Bo Östen Undén (25 August 1886 – 14 January 1974) was a Swedish academic (J.D.), civil servant and Social Democratic politician who served as acting Prime Minister of Sweden 6–11 October 1946, following the death of Per Albin Hansson (1885-1946).

In 1917, he was appointed professor and head of the department of civil law at Uppsala University, but he came to divide his career between politics and academia, which prompted his resignation from the position as rector magnificus (1929–1932) of that university. He served as the foreign ministry's expert on international law, as Minister for Foreign Affairs of Sweden 1924–1926 and 1945–1962, minister without portfolio 1917–1920 and 1932–1936, the government's chancellor for universities 1937–1951, and he chaired the parliament's committee on foreign relations during World War II.

Biography
Östen Undén was much respected, particularly within the Social Democratic Party, but was never uncontroversial.

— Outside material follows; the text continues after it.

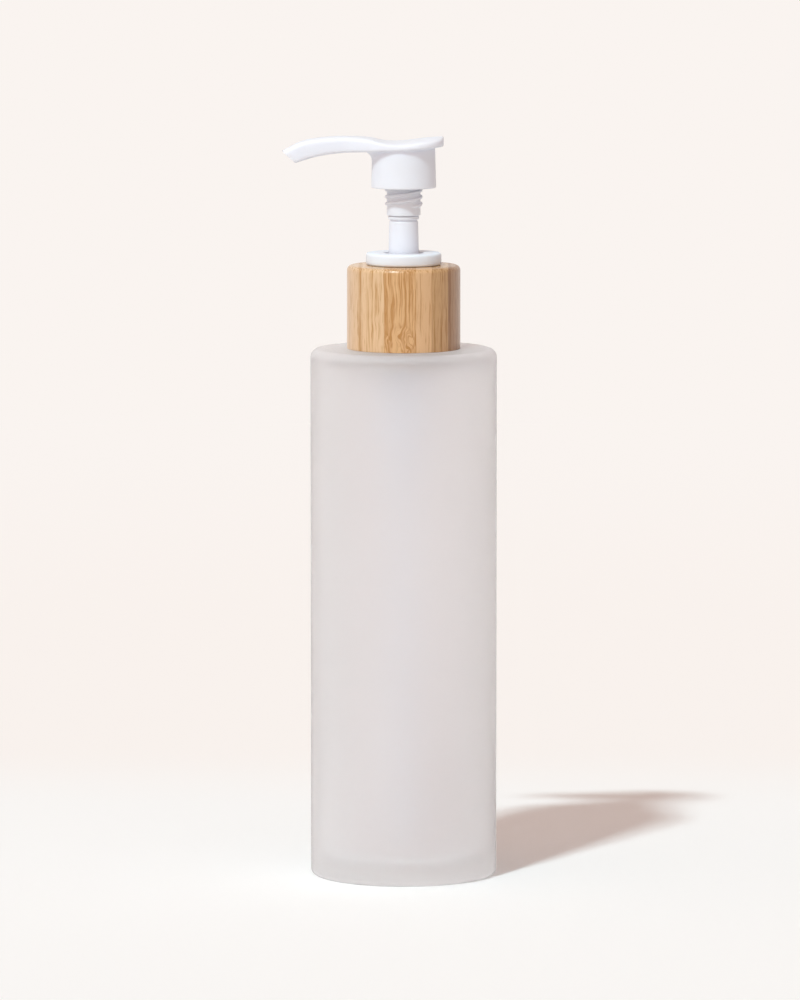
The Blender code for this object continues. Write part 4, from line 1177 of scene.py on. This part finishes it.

He belonged, together with Ernst Wigforss (1881–1977) clearly to the left-wing faction of the Social Democrats, and has in retrospect been criticised for a much too rosy view of the Soviet Union that remained for all of his time as Foreign Minister, ending in 1962.

At the same time, Undén must be acknowledged as a chief representative for Sweden's covert Cold War adaptation to the United States, as in his view Swedish governmental agencies, including the Defence Forces, were free to conclude any agreements with foreign powers and agencies that did not literally contradict international treaties Sweden was a party of as long as he and his ministry were not formally involved. As an effect, the Swedish government could even, before the founding of NATO, agree to build air bases in eastern Scandinavia suitable for bombing missions against Leningrad. A similar adaptation included integration in the US embargo policy from the Korean War.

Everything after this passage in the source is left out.